The magnitudes of the two vectors are also related by the scaling factors.

*Example 3*

Given two vectors, **P** = (4, 6) and **Q** = (-2, -3), determine whether the two vectors are parallel or not.

__Solution__

The given vectors **P** and **Q** are expressed in column form. To determine whether they or parallel, we can check if their respective components can be expressed as scalar multiples of each other or not.

**P** = (4, 6)

**Q** = (-2, -3)

**P** = -2 (-2, -3)

**P** = -2***Q**

Since the vector P is -2 times the vector **Q**, the two vectors are parallel to each other, and the direction of the vector **Q** is opposite to the direction of the vector** P**.

*Example 4*

Refer to the image given below and determine the parallel vectors.

__Solution__

All the four vectors shown in the image are parallel to each other because they can be expressed as a scalar multiple of the others.

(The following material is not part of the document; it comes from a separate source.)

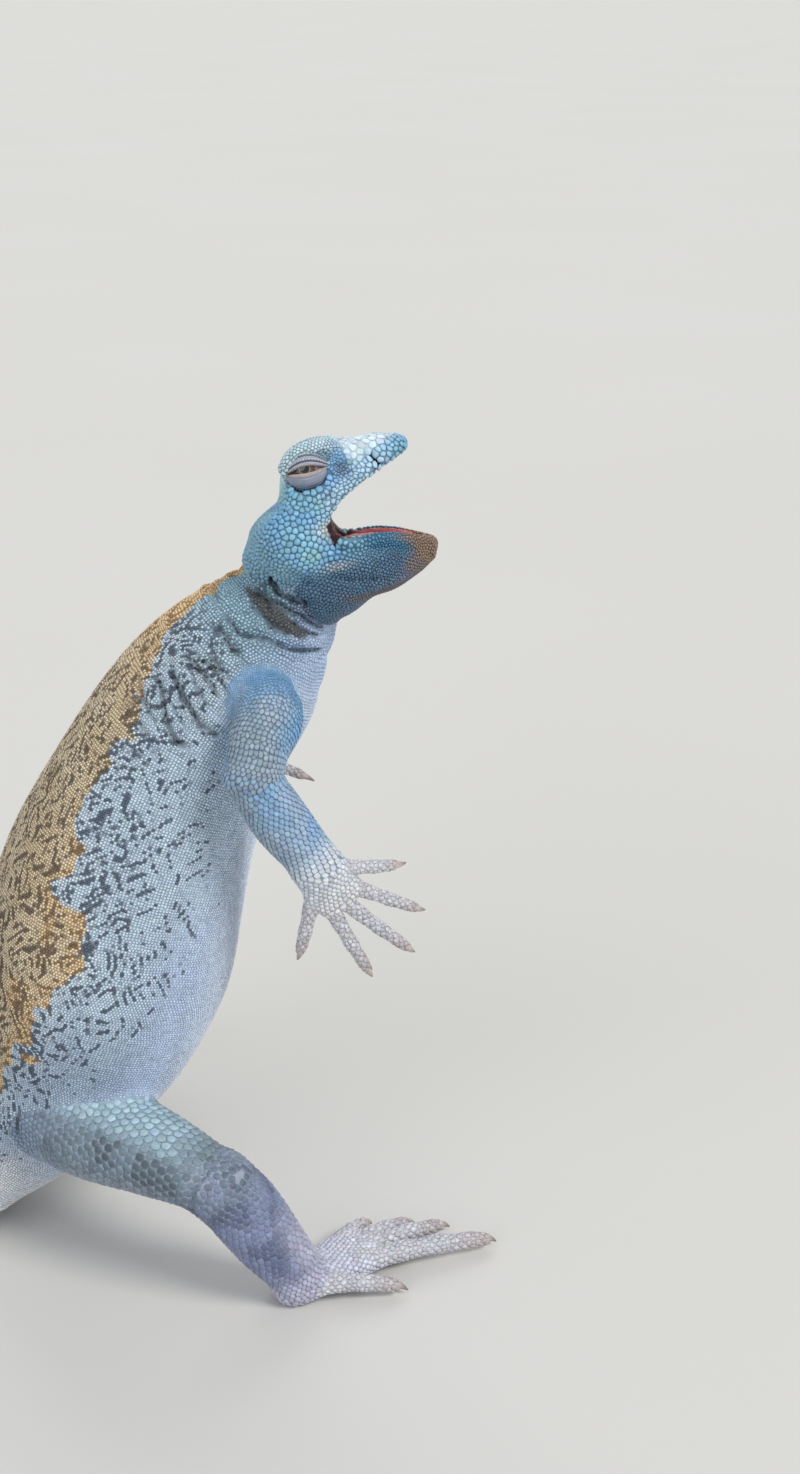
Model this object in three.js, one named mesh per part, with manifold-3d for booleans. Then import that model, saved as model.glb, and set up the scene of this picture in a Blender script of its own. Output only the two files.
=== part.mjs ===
// Uromastyx (spiny-tailed lizard), life size, as a still display model: it rears on its hind feet with its
// mouth open, and its spiny tail lies on the ground behind it.
// Millimetres, +Z up. The head faces +X and the animal's right side is -Y. The origin is on the ground, in the
// middle plane, on the flat under the tail's root.
import * as THREE from "three";
import { mergeVertices } from "three/addons/utils/BufferGeometryUtils.js";
import Module from "manifold-3d";

const wasm = await Module();
wasm.setup();

// Driving sizes
const GAP = 0.3; // between neighbouring pieces
const RIGHT = -1; // sign of Y on the right side
const LEFT = 1;

// Spine from inside the head to the tip of the tail: x, y, z, half width, height above and below the line.
const SPINE = [
  [88.2, 0, 143, 9.6, 7, 9],
  [86.5, 0, 132.4, 11.5, 11, 11],
  [77.6, 0, 119.6, 17, 17, 17],
  [68, 0, 107.6, 20.5, 19.3, 19.6],
  [59.5, 0, 92.2, 24.5, 21.5, 21.6],
  [53, 0, 76.4, 28, 24.3, 24.3],
  [48, 0, 60, 29.5, 25.5, 25.5],
  [42.5, 0, 44, 26.5, 23.5, 22.5],
  [34.5, 0, 29.5, 20.5, 17.5, 17.5],
  [23, 0, 16.6, 15, 12, 12.5],
  [10, 0, 9.8, 13, 9.6, 10.1],
  [-7, -0.4, 7.9, 11.2, 8, 8.3],
  [-32, -3.4, 6.4, 9.2, 6.5, 6.8],
  [-57, -5.4, 5, 7.3, 5.2, 5.4],
  [-82, -4, 3.8, 5.3, 4, 4.2],
  [-104, 1.6, 2.6, 3.3, 2.7, 3],
  [-116, 6.4, 1.7, 1.6, 1.5, 2.1],
];
const LAST = SPINE.length - 1;
// Where the spine is parted, counted in stations of SPINE.
const CHEST_AT = 1.75;
const BELLY_AT = 4.2;
const PELVIS_AT = 6.9;
const TAIL_AT = 9.7;
// Whorls of spines on the tail: the first on each tail piece, their number, and the most and fewest spines in one.
const WHORLS = { count: 21, firsts: [0, 5, 10, 15], most: 12, fewest: 6, length: 5.6, lean: 24, width: 0.62 };

// Head frame: origin at the level of the mouth's corner, u along the mouth line, w to the left, v up.
const HEAD_AT = new THREE.Vector3(93, 0, 149.2);
const HEAD_PITCH = THREE.MathUtils.degToRad(32.5);
const HEAD_ROLL = THREE.MathUtils.degToRad(14); // the right side is the higher
// Skull: u, height of the line, half width, height above and below it.
const SKULL = [
  [-15, -3, 9, 4.4, 5.5],
  [-11.5, -2.4, 12.2, 6.6, 8.2],
  [-7.5, -1, 13.6, 7, 8.6],
  [-3.5, 1, 13, 6.6, 7],
  [0.5, 2.6, 11.8, 8, 4.6],
  [4.5, 3.4, 10.6, 7.8, 3.7],
  [8.5, 3.3, 9.3, 6.6, 3.3],
  [12.5, 3.1, 7.9, 4.6, 3],
  [16.2, 2.8, 6.4, 3.4, 2.6],
  [18.8, 2.4, 4.7, 2, 2],
];
// Ridge from the brow to the snout: u, w, v, radius.
const BROW = [[-1.4, 8.6, 9.3, 1.9], [1.2, 8.8, 10.2, 2.1], [4.5, 8.3, 10, 2.1], [8, 7, 8.9, 1.8], [13, 4.9, 5.8, 1.2]];
// Edges of the lips on one side: u, w, v.
const UPPER_LIP = [[0.3, 11.4, -1.2], [4, 10.8, 0.3], [8.5, 9.3, 0.9], [12.5, 7.7, 1.1], [16.5, 5.7, 1.3], [19, 3.2, 1.5], [19.9, 0, 1.6]];
const LOWER_LIP = [[1.2, 11.2, -7.4], [3.4, 10.5, -8.8], [6.4, 9.3, -10.2], [9.2, 7.7, -12], [11.8, 5.8, -14.6], [13.6, 3.2, -16.5], [14.2, 0, -17.2]];
// Lower jaw with the throat, open: u, height of the line, half width, height above and below it.
const JAW = [
  [-9, -10, 11.2, 6.5, 9],
  [-4, -11.6, 12.4, 7, 8.6],
  [1, -13, 12, 6.4, 6.8],
  [5, -14.4, 10.6, 5.3, 6.5],
  [8.5, -15.7, 8.9, 4.2, 5.5],
  [11.5, -17, 6.9, 2.9, 4],
  [13.5, -17.9, 4.8, 1.8, 2.5],
];
const TONGUE = [[-3, -8.2, 4.4, 1.8, 1.8], [1, -9.4, 4.7, 1.9, 1.8], [5, -11.2, 4.2, 1.7, 1.7], [8.6, -13.2, 2.8, 1.3, 1.3]];
const EYE = { u: 2.6, w: 7.3, v: 7.5, radius: 3.5, lid: 0.8, slit: [3, 2.6, 0.75], tilt: 22 };
const NOSTRIL = { u: 13.9, w: 6.7, v: 2.6, size: [0.5, 1.1, 0.9] };
const EAR = { u: -12.8, w: 12, v: -5.6, size: [0.9, 2.2, 2.7] };
const PALATE = { at: [8.8, 0, -0.6], size: [10.6, 6.2, 2.6], tilt: 0 };
const MOUTH_FLOOR = { at: [5.2, 0, -9.6], size: [10.8, 6.4, 3], tilt: 36 };

// Folds of loose skin round the neck and shoulder: station, depth as a share of the radius, and width.
const FOLDS = [[0.62, 0.1, 0.07], [0.98, 0.11, 0.08], [1.36, 0.09, 0.07], [1.72, 0.04, 0.06]];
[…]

To verify this, express the vectors in their column forms as:

**A **= (10,10)**, **vector** B **= (-10, -10),** C **= (-5, -5) and** D **= (5, 5)

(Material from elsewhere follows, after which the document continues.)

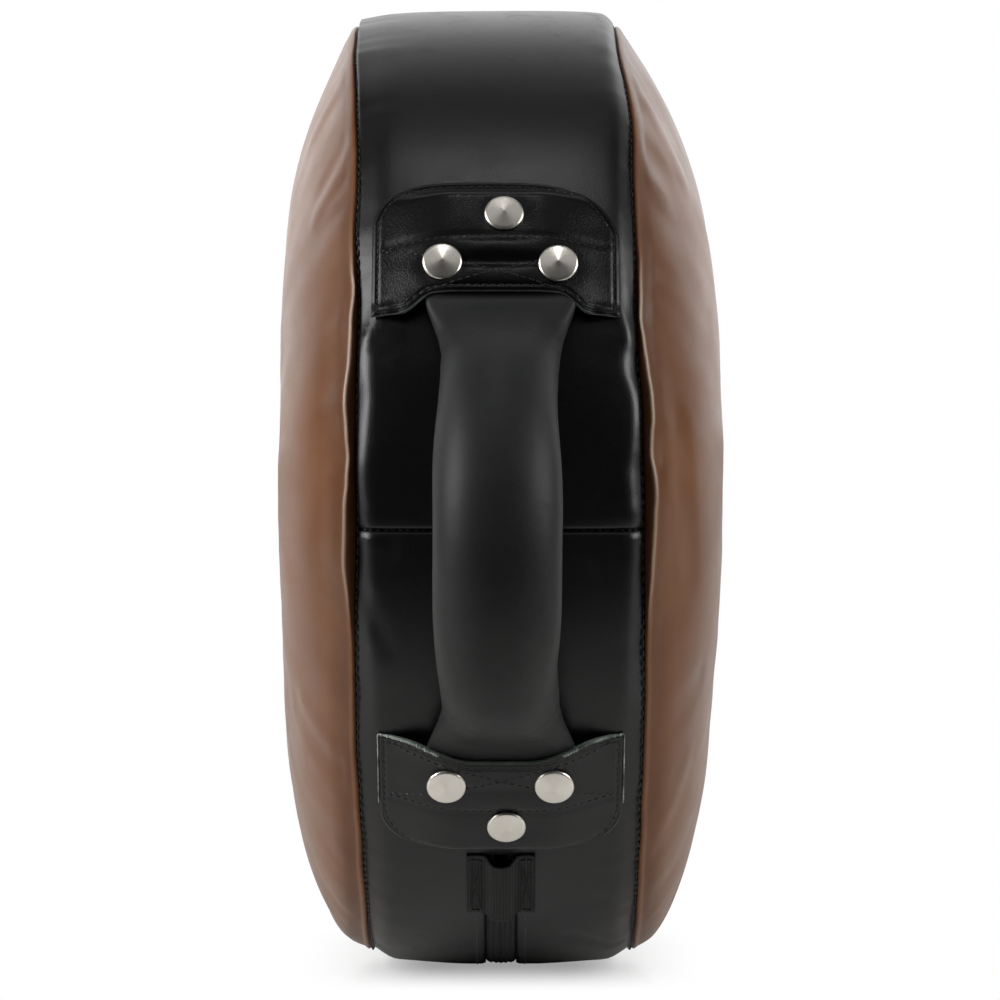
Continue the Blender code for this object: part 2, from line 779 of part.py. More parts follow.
def guide_plate(name, outline, low, high):
    """A plate that is joined to another piece, so it stays a guide itself."""
    piece = bpy.data.objects.new(name, plate_mesh(name, outline, low, high))
    piece.hide_render = True
    piece.display_type = "WIRE"
    guides.objects.link(piece)
    return piece


def shield_outline():
    """The slider's plan: broad round nose, narrower tail."""
    half = SLIDER_LENGTH / 2
    right = [
        (SLIDER_TAIL_HALF - 0.0010, -half),
        (SLIDER_TAIL_HALF, -half + 0.0012),
        (SLIDER_NOSE_HALF, 0.0010),
        (SLIDER_NOSE_HALF, half - 0.0022),
        (SLIDER_NOSE_HALF - 0.0016, half - 0.0004),
    ]
    tip = [(0.0, half)]
    return right + tip + [(-x, y) for x, y in reversed(right)]


def in_slider_frame(piece, y, radius):
    """Place a piece by its height over the pad's axis and its place along the slider."""
    turn = math.radians(SLIDER_ANGLE)
    out = outward(SLIDER_ANGLE)
    along = Vector((0.0, math.sin(turn), math.cos(turn)))
    frame = Matrix((Vector((1, 0, 0)), along, out)).transposed()
    centre = Vector((0, 0, PAD_CENTRE_Z)) + out * radius + along * y
    piece.matrix_world = Matrix.Translation(centre) @ frame.to_4x4()


def make_slider():
    """Top and bottom plates joined at the nose, side flanges and the crown that holds the pull."""
    base = plate_mesh("zip_slider", shield_outline(), *TOP_PLATE)
    slider = new_object("zip_slider", base, ZIP_METAL, pad)
    nose = box_outline(0.0012, PIVOT_Y + 0.0004, SLIDER_LENGTH / 2 - 0.0010)
    flange = [(0.0032, -0.0060), (0.0037, -0.0060), (0.0043, 0.0010), (0.0043, 0.0040), (0.0034, 0.0040)]
    mirrored = [(-x, y) for x, y in reversed(flange)]
    sink = 0.0002
    legs = (CROWN_START, CROWN_END - CROWN_LEG)
    parts = [
        guide_plate("slider_bottom", shield_outline(), *BOTTOM_PLATE),
        guide_plate("slider_nose", nose, BOTTOM_PLATE[1] - sink, TOP_PLATE[0] + sink),
        guide_plate("slider_flange_a", flange, BOTTOM_PLATE[1] - sink, 0.1978),
        guide_plate("slider_flange_b", mirrored, BOTTOM_PLATE[1] - sink, 0.1978),
        guide_plate("slider_leg_a", box_outline(CROWN_HALF, legs[0], legs[0] + CROWN_LEG),
                    TOP_PLATE[1] - sink, CROWN_ROOF[0] + sink),
        guide_plate("slider_leg_b", box_outline(CROWN_HALF, legs[1], legs[1] + CROWN_LEG),
                    TOP_PLATE[1] - sink, CROWN_ROOF[0] + sink),
        guide_plate("slider_roof", box_outline(CROWN_HALF, CROWN_START, CROWN_END), *CROWN_ROOF),
    ]
    order = [1, 0, 2, 3, 4, 5, 6]
    for k in order:
        in_slider_frame(parts[k], 0.0, 0.0)
        cut(slider, parts[k], "UNION")
    in_slider_frame(slider, 0.0, 0.0)


def make_pull():
    """The pull: a flat tab with a window, whose end bar turns under the slider's crown."""
    half = PULL_THICKNESS / 2
    inner = PULL_HALF - 0.0014
    tab = [
        (-PULL_HALF, half),
        (-PULL_HALF, -PULL_WINDOW - 0.0010),
        (-PULL_HALF + 0.0004, -PULL_LENGTH + 0.0016),
        (-PULL_HALF + 0.0016, -PULL_LENGTH),
        (PULL_HALF - 0.0016, -PULL_LENGTH),
        (PULL_HALF - 0.0004, -PULL_LENGTH + 0.0016),
        (PULL_HALF, -PULL_WINDOW - 0.0010),
        (PULL_HALF, half),
    ]
    pull = new_object("zip_pull", plate_mesh("zip_pull", tab, -half, half), ZIP_METAL, pad)
    window = guide_plate("pull_window", box_outline(inner, -PULL_WINDOW, -half), -0.002, 0.002)
    eye = guide_plate("pull_eye", box_outline(0.0014, -PULL_LENGTH + 0.0022, -PULL_LENGTH + 0.0062),
                      -0.002, 0.002)
    for cutter in (window, eye):
        in_slider_frame(cutter, PIVOT_Y, PIVOT_RADIUS)
        cut(pull, cutter)
    in_slider_frame(pull, PIVOT_Y, PIVOT_RADIUS)


def make_zip():
    make_tape("zip_tape_front", 1)
    make_tape("zip_tape_back", -1)
    make_coil("zip_coil_front", 1)
    make_coil("zip_coil_back", -1)
    make_elastic()
    make_stop("zip_top_stop_front", -41.8, 0.0041, 0.0007)
    make_stop("zip_top_stop_back", -41.8, -0.0041, 0.0007)
    make_stop("zip_bottom_stop", -137.9, 0.0, 0.0026)
    make_slider()
    make_pull()


def make_handles():
    rivet_mesh = turned("rivet_profile", rivet_profile(), 12)
    washer_mesh = turned("washer_profile", washer_profile(), 10, closed=True)
    for mesh in (rivet_mesh, washer_mesh):
        mesh.materials.append(finish_material(NICKEL))
    for side, side_word in ((0, "left"), (180, "right")):
        cutters = []
        for upper, end_word in ((True, "upper"), (False, "lower")):
            word = side_word + "_" + end_word
            cutter = make_post_cutter(side, upper, word)
            cutters.append(cutter)
            make_patch(side, upper, word, cutter)
            make_rivets(side, upper, word, rivet_mesh, washer_mesh)
            cut(bands[end_word], cutter)
        make_grip(side, side_word, cutters)


clear_scene()
pad = new_collection("donut_punching_pad")
guides = new_collection("guides")
make_face("face_cover_front", 1)
make_face("face_cover_back", -1)
bands = {
    "upper": make_band("band_upper", 0, 180),
    "lower": make_band("band_lower", -180, 0, slot=(-(180 - SLOT_END), -SLOT_END)),
}
make_lining()
make_foam()
make_handles()
make_zip()
bpy.context.view_layer.update()
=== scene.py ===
"""The donut punching pad as it looks: leather, stitching, rivets and the zip, built round the frame."""
import json
import math

import bpy
import numpy
from mathutils import Matrix, Vector, noise


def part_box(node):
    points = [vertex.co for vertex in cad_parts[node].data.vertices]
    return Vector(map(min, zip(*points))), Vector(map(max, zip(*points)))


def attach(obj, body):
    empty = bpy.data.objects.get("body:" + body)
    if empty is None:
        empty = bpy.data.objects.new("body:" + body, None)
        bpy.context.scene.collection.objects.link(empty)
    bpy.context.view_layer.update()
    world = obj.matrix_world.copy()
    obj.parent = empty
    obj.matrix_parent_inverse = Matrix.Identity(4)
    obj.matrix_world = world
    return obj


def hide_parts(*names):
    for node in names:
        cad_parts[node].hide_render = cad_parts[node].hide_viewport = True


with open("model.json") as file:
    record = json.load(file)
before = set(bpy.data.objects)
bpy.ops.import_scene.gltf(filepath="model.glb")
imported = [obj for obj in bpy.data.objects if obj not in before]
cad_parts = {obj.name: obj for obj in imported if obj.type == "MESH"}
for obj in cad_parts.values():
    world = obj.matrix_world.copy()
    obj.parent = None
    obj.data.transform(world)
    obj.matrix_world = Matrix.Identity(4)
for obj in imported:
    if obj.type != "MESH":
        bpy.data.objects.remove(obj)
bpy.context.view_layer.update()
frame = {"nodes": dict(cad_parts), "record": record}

# The pad; all sizes are in metres, and in degrees round its X axis
PAD_RADIUS = 0.200
lining_low, lining_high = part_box("hole_lining")
CENTRE = Vector((0.0, 0.0, (lining_low.z + lining_high.z) / 2))
LEATHER = 0.0018
THREAD_RADIUS = 0.00030
STITCH = 0.0034

# Band
BAND_HALF = 0.0553
BAND_CROWN = 0.006
BAND_FALL = 0.0026
SEAM_FLOOR = 0.1915
BAND_TURNED_IN = 0.1934
SEAM_THREAD_RADIUS = 0.1939

# Faces and the hole
FACE_SEAM_X = 0.0558
FACE_FOOT_RADIUS = 0.1930
FACE_RIDGE_RADIUS = 0.1936
FACE_LIP_X = 0.0572
FACE_LIP_RADIUS = 0.1946
CREST_RADIUS = 0.103
CREST_X = 0.0884
HOLE_RADIUS = 0.0447
HOLE_MOUTH_X = 0.0745
HOLE_EDGE_X = 0.0722
FULLNESS = 0.82
SAG = 0.17

# Handles, measured from their middle
ARCH_END = 27.0
ARCH_HEIGHT = 0.050
ROOT_RADIUS = 0.2037
TONGUE_END = 37.5
TONGUE_DEPTH = 0.0034
ROOT_WIDTH = 0.0295
GRIP_WIDTH = 0.0236
GRIP_WAIST = 0.0222
GRIP_DEPTH = 0.0205
GRIP_LEATHER = 0.0013
GRIP_LEAN = -0.0014

# Patches and rivets: 1 is the upper one of a handle and -1 the lower; rivets by (angle, x)
PATCH_LEANS = {1: -0.0020, -1: 0.0}
PATCH_HALF = 0.0472
PATCH_CORNER = 23.6
PATCH_MOUTH = 25.5
PATCH_SHOULDER = 33.5
PATCH_ENDS = {1: 40.2, -1: 38.9}
MOUTH_BOW = {1: (0.024, 0.012), -1: (0.0095, 0.027)}
PATCH_LEATHER = 0.0022
PATCH_TRIM = {1: 0.0008, -1: 0.0004}
PATCH_GAP = 0.0003
PATCH_TOP = ROOT_RADIUS + TONGUE_DEPTH + PATCH_LEATHER + PATCH_GAP
RIVETS = {
    1: ((28.8, -0.0223), (28.6, 0.0217), (34.6, 0.0012)),
    -1: ((28.4, -0.0209), (28.4, 0.0204), (33.9, 0.0021)),
}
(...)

First, we check if the vectors **A** and **B** are parallel or not.

Clearly, vector B can be expressed as:

**B = **(-10, -10)

**B = **-1*****(10,10)

Or,

**B** = -1***A**

Thus, the vectors** A **and** B **are parallel to each other.

Next, we check the vectors **C **and **D **as:

**D = **(5, 5)

**C = **-1*****(5,5)

**C = **-1*** D**

Vectors **C** and **D** are also scalar multiples of each other.

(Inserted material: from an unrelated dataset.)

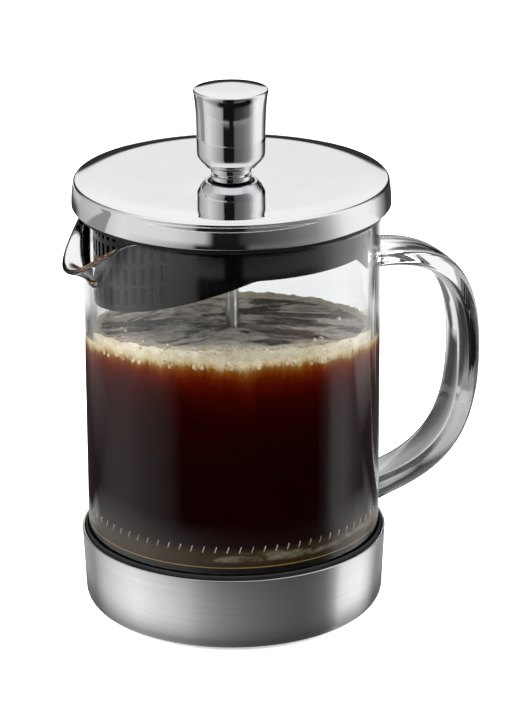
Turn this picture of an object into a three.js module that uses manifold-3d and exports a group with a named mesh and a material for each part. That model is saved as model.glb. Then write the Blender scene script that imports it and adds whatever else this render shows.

Similarly, we check the relationships between the remaining vectors:

**B = **2*** C**

**B = –**2*** D**

**C = –**2*** A**

**D = **2*** A**

Thus, from the above equations and the given image, it is clear that all the four vectors, **A**,** B**, **C,** and **D,** are parallel to each other.

*Example 5*

Given that the vectors **A** = (-4, 6) and **B** = (x, 12) are parallel vectors, determine the value of x.

__Solution__

Since the vectors are parallel, we know that:

**B** = c* **A**

Where c is some scalar value. Substituting the values of the vectors gives us:

(x, 12) = c* (-4, 6)

(x, 12) = (-4c, 6c)

By setting the individual component values equal to each other, we get:

x = -4c

12 = 6c

Simplifying the above equations gives us:

c = 2

If we put the value of c into the other equation and simplify, we have:

x = -4*2

x = -8

Thus, the vector **B** becomes:

**B** = (-8, 12).

*Example 6*

Given a vector **m **= 5i + 6j +3 in the orthogonal system, determine a parallel vector to this vector and point in the opposite direction.

__Solution__

Let’s consider a vector **n** that is a parallel vector to the given vector **m. **The vector** n **can be expressed as:

**n** = k ***m**

**n** = k *(5i + 6j +3)

Where k is a scalar multiple of the vector **m. **Additionally, k can be positive, negative, or zero. Since it was specified that the given vector must be pointing in the direction opposite the direction of **m**, k must be non-positive. That is, k < 0. If k = -3 and we get:

**n** = -3 *(5i + 6j +3)

**n** = ((-3*5i + (-3*6j) + (-3*3))

**n** = -15i -18j -9

The resultant vector **n** is parallel to the given vector and opposite in direction, though there are infinitely many vectors that meet this criterion.

*Practice Questions *

- Given a vector
**M**= 10 m, East and a second vector, 3**M,**West**.**Determine whether the two vectors are parallel or not. - Given a vector
**N**= 15 m North, determine the resultant vector obtained by multiplying the given vector by -4. Then, check whether the two vectors are parallel to each other or not. - Let
**u**= (-1, 4) and**v**= (n, 20) be two parallel vectors. Determine the value of n. - Let
**v**= (3, 9). Find 1/3**v**and check whether the two vectors are parallel or not. - Given a vector
**b**= -3i + 2j +2 in the orthogonal system, find a parallel vector. - Let
**a**= (1, 2),**b**= (2, 3), and**c**= (2,4). Determine whether the given vectors are parallel to each other or not.

__Answers__

- 3
**M**= 30 m, and the direction is westward. Clearly, the new vector is parallel to the vector**M**, but its direction is opposite to that of vector**M**. - -4
**N**= -60 m. The direction is south. The two vectors are indeed parallel to each other. **u**= k***v**, where k = 1/5 and n = -5,**v**= (-5, 20). The direction of**u**and**v**remains the same.- 1/3
**v**= (1, 3), |**v**| = 3*√10, |1/3**v**| = √10. The direction of the vector 1/3**v**is the same as the direction of vector**v,**and the two vectors are parallel to each other. - 5
**b**= -15i + 10j + 10 is one of infinitely many vectors parallel to**b**. - The vectors
**a**and**c**are parallel to each other, but the vector**b**is not parallel to either of the other two.